One of the best compliments I can give to the 3D version of this film, in regards to its video presentation, is that a film like this, which is largely set in murky waters, actually looks quite clear and kept me engaged with the added dimension. It helps that Cameron wisely fills the frame with multiple perspectives at one time, each having their own dimension to further add to the effect, but it all looks quite good. It is obviously not incredibly bright, but the deep depth did not make the 3D aspect suffer too much. I was not about to question Cameron’s skill when it comes to 3D, so I was just fine with what has been presented with this film’s debut on home media, with a 3D option.
Regarding the look of the film in general, the Blu-ray is equipped with multiple versions of the film. Along with the 60-minute 3D version, there is also the regular 2D version and an extended 90-minute version, which is only available in 2D. Each cut is presented with a 1080p AVC-encoded transfer, which does a solid job of getting all of the details and textures to be seen cleanly. Obviously the above water footage is much cleaner. Everyone looks good, the open sea atmosphere is nice, and the look of the submersible ships is cool enough. Going underwater obviously presents a few more flaws, but only because underwater viewing is dramatically different. However, it is never too dark or unclear and is certainly quite presentable.
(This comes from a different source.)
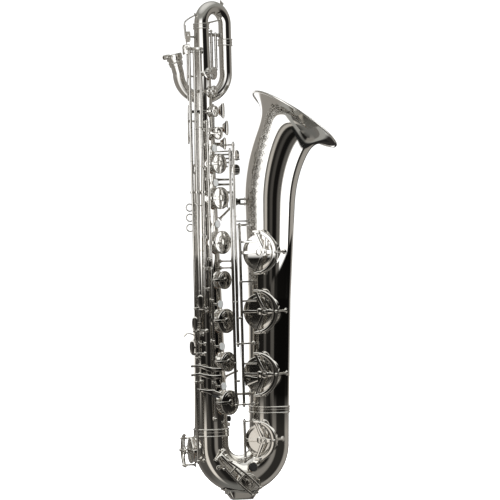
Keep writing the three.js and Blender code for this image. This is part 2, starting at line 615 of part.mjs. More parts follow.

Ghost of the Abyss’ DTS-HD Master Audio 5.1 surround track serves each cut of the film well. It does a fine job of balancing all the different sound effects as we get multiple forms of audio from the noise of the ocean in the background, as the film focuses on the deck of the vessel, to the crew having various discussions about their finds, to the below water audio experience, which is quieter, but still a neat setting to hear sound from. The fact that a lot of the film has Bill Paxton’s narration over it is fine as well, as he provides a soft spoken track that registers quite well throughout. A solid presentation all around that is more than adequate.
There could be more, but at the same time, I am not sure what else I would want to see in regards to special features. A commentary track could be redundant and the whole thing is already a behind the scenes feature in and of itself, in a sense. Possibly more could have been done with exploring the technology created for this exploration and the documentary I guess.
Reflections From the Deep – Six featurettes that includes bonus footage from the filmmakers’ dives to the ocean floor and interviews with director James Cameron, Bill Paxton, and the rest of the crew.
The Cheese Sandwich Prank – a brief bit that has some fun with James Cameron.
DVD copy of the film – which features both the theatrical and the extended cut of the film.
Ghosts of the Abyss is a solid documentary overall, mostly thanks to the lengths that James Cameron went through to both be able to explore Titanic further and find a way to continue to present the story of this ship to audiences. His use of the 3D is fun enough as well, which is a nice way to view the film on Blu-ray, but it is a solid Blu-ray presentation in most regards anyway. Maybe more could have been done in the extras department, but the package is still quite strong regardless. If you’re a fan of this sort of documentary or want to learn even more about the Titanic, be willing to take a dive with this Blu-ray.